Written problem> Scan the records for the string "context"; copy each line where it occurs.

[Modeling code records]
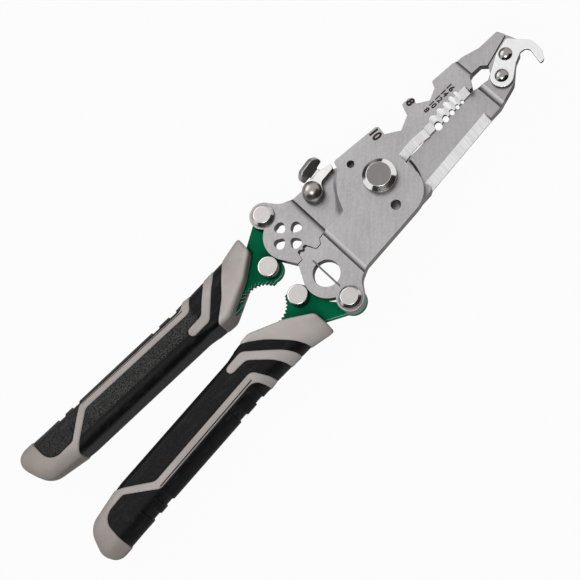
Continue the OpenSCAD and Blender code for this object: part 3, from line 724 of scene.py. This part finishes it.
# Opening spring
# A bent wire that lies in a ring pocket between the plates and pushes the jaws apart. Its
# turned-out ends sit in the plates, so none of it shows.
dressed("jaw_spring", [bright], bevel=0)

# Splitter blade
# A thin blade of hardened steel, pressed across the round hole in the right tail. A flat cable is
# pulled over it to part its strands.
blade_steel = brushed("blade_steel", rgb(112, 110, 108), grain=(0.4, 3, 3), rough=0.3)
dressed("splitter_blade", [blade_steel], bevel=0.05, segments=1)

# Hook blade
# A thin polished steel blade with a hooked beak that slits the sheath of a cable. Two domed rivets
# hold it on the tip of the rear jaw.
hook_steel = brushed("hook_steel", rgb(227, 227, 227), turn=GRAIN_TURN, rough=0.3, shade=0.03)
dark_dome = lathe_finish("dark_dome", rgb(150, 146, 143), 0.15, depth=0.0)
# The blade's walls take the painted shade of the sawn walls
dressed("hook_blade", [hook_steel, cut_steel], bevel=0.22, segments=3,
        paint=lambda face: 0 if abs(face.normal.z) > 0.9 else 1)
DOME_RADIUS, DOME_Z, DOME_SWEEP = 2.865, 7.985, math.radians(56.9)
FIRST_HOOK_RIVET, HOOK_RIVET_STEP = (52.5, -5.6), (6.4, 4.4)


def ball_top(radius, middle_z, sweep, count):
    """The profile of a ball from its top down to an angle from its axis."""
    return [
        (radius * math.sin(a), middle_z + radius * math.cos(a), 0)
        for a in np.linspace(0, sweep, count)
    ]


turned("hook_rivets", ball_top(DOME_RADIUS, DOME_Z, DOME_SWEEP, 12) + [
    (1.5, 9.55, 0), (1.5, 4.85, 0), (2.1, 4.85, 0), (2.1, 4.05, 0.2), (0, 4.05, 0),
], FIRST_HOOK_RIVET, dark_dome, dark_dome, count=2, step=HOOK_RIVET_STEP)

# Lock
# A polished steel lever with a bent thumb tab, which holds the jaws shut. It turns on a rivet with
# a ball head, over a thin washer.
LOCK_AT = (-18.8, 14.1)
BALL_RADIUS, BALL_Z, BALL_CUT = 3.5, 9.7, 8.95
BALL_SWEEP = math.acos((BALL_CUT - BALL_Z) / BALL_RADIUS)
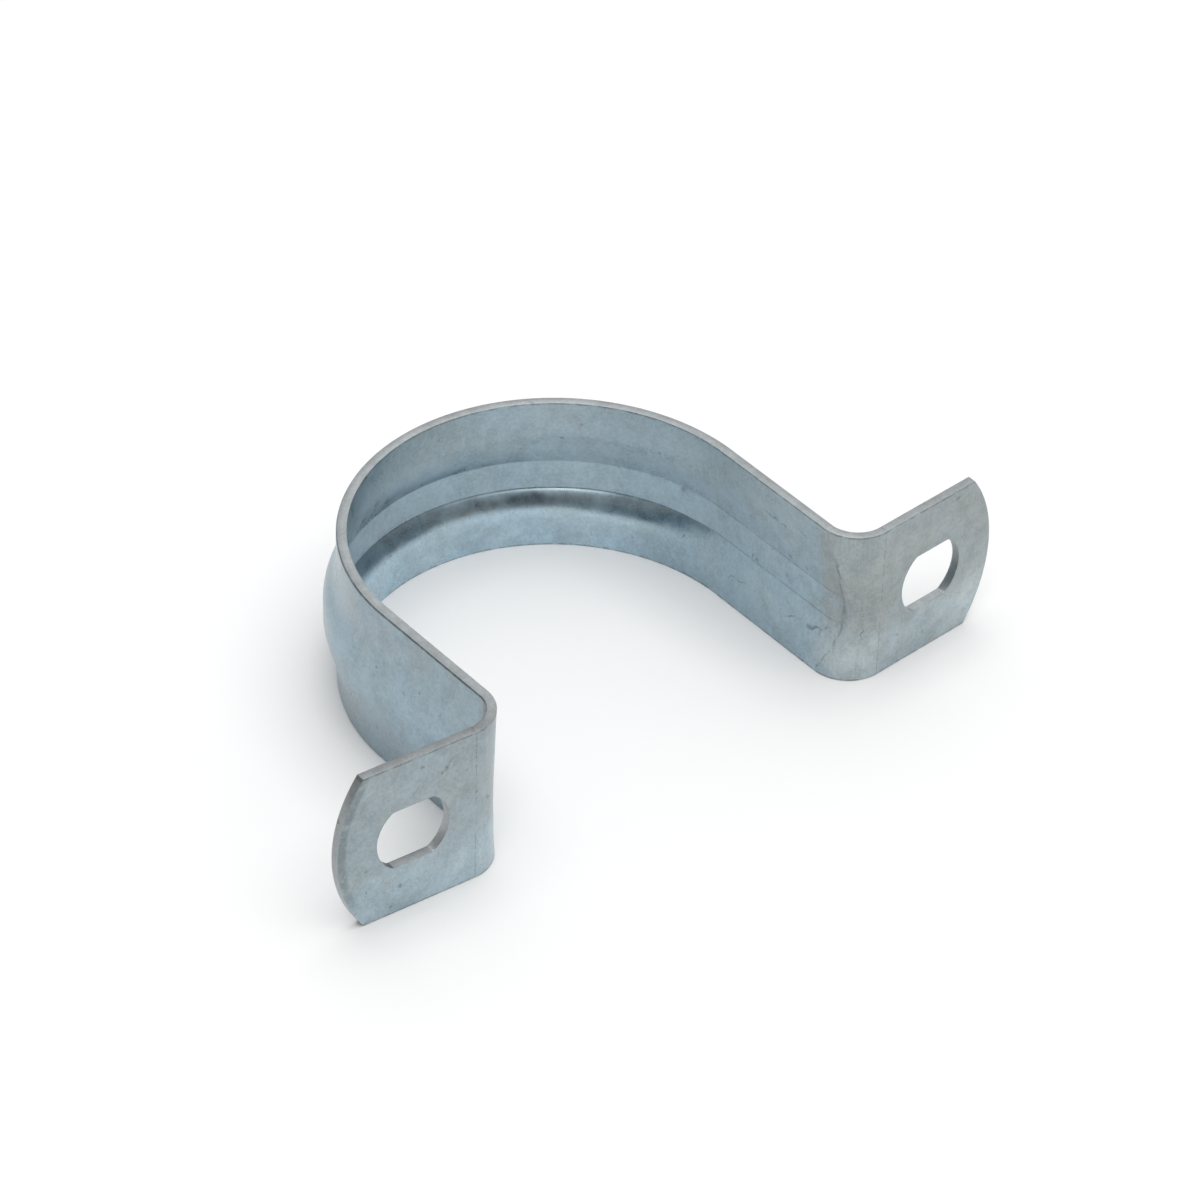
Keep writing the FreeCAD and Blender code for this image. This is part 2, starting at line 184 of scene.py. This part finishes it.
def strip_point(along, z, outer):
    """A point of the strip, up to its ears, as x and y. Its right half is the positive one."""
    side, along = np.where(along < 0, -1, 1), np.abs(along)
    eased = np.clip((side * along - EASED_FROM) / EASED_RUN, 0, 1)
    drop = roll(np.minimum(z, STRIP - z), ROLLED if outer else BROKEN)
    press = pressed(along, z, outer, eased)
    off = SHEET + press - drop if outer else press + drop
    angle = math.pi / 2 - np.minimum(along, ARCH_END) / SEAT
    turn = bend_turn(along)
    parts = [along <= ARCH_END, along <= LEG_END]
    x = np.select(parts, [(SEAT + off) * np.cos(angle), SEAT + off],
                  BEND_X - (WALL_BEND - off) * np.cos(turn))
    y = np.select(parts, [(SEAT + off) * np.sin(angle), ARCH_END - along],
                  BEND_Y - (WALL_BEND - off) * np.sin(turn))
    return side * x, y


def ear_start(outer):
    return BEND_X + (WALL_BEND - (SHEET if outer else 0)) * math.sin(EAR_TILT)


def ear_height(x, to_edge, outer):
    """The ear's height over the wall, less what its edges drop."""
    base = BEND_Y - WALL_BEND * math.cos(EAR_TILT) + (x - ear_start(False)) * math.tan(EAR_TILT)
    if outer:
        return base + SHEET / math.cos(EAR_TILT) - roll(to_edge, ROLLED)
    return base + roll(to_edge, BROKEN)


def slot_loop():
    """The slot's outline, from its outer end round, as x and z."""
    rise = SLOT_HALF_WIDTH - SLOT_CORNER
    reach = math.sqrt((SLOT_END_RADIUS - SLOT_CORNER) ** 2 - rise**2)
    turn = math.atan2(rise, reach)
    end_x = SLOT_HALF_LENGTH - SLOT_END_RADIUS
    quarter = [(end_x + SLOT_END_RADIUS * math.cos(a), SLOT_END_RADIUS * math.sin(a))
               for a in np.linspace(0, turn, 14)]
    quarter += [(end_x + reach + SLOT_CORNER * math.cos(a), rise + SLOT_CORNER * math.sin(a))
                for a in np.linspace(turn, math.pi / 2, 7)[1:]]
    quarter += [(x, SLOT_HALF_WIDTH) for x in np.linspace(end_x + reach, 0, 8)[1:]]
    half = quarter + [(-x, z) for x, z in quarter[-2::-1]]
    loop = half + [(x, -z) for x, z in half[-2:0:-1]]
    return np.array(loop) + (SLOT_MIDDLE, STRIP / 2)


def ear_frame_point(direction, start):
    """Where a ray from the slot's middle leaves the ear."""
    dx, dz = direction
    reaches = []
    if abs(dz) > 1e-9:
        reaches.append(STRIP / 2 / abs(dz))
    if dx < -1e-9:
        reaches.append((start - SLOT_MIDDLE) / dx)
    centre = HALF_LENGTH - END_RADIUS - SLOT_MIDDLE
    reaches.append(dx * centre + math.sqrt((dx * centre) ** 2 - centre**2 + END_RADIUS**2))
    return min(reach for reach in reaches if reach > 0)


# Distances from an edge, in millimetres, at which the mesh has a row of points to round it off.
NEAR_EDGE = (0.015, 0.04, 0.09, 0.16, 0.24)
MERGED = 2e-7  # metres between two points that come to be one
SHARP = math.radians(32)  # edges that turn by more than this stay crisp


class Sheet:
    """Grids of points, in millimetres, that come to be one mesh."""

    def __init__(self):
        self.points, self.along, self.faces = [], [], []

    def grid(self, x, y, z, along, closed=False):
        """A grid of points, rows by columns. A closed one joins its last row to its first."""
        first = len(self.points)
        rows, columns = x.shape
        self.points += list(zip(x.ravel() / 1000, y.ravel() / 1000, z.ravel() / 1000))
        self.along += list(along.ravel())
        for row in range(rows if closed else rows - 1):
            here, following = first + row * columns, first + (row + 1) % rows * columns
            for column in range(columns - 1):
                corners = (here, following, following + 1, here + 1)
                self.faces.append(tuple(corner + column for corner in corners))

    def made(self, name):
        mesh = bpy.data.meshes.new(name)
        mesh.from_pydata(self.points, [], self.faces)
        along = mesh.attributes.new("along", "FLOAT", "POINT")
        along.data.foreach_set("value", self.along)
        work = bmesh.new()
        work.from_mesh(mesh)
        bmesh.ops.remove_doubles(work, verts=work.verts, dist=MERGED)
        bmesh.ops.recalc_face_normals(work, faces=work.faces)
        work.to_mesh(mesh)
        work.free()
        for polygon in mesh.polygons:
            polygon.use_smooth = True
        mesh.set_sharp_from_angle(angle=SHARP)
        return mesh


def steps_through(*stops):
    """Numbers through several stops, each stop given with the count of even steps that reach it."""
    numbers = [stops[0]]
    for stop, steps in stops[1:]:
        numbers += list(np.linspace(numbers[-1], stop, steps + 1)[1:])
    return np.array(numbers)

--

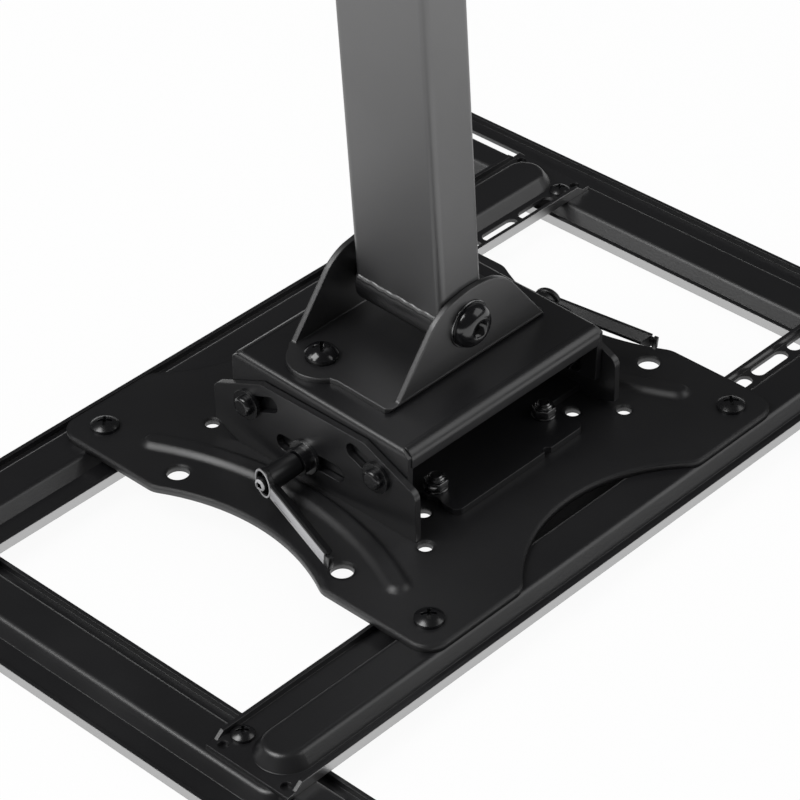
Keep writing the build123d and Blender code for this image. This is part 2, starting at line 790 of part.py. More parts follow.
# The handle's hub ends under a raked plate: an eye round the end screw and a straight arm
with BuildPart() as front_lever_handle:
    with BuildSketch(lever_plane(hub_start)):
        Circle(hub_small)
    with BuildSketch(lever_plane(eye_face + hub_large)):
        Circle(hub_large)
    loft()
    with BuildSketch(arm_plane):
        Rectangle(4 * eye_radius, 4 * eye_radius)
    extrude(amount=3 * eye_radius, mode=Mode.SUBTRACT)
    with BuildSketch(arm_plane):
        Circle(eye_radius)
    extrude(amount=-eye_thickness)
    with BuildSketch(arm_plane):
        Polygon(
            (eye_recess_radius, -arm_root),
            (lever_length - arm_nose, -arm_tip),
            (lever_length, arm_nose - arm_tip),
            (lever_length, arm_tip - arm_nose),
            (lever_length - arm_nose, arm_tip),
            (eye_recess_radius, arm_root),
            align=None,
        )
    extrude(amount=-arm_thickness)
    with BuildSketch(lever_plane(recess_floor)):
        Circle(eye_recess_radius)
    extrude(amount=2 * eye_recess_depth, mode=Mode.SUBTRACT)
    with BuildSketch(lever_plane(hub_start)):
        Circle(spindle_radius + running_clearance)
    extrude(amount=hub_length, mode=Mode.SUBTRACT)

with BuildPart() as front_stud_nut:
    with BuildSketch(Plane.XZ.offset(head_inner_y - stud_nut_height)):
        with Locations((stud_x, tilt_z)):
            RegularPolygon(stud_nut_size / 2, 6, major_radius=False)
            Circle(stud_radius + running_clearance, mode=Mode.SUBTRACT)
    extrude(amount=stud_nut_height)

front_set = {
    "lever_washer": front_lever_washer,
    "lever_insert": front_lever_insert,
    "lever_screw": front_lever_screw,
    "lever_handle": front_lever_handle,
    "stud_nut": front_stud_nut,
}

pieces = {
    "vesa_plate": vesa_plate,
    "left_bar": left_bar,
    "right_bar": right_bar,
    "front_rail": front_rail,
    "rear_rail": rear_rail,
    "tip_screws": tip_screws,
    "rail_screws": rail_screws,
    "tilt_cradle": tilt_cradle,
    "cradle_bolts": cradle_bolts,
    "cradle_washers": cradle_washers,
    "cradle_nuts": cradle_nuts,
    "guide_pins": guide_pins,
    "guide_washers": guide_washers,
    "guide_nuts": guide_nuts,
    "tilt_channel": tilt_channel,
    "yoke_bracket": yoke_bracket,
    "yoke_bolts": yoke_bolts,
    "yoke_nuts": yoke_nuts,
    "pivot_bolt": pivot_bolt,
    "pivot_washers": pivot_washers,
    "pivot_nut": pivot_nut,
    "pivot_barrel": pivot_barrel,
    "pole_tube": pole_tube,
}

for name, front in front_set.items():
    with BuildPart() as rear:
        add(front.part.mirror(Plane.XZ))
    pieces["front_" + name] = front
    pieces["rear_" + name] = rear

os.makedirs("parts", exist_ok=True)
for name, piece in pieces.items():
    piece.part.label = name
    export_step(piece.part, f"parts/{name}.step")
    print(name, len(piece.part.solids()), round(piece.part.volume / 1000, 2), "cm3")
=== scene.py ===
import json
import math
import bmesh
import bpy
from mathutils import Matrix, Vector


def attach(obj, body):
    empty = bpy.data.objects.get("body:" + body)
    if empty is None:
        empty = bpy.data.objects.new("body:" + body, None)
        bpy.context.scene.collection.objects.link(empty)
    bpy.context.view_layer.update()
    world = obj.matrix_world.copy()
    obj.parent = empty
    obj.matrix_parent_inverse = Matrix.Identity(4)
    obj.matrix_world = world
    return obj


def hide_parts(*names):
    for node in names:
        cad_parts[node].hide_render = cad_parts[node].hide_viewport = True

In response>
        bpy.context.scene.collection.objects.link(empty)
    bpy.context.view_layer.update()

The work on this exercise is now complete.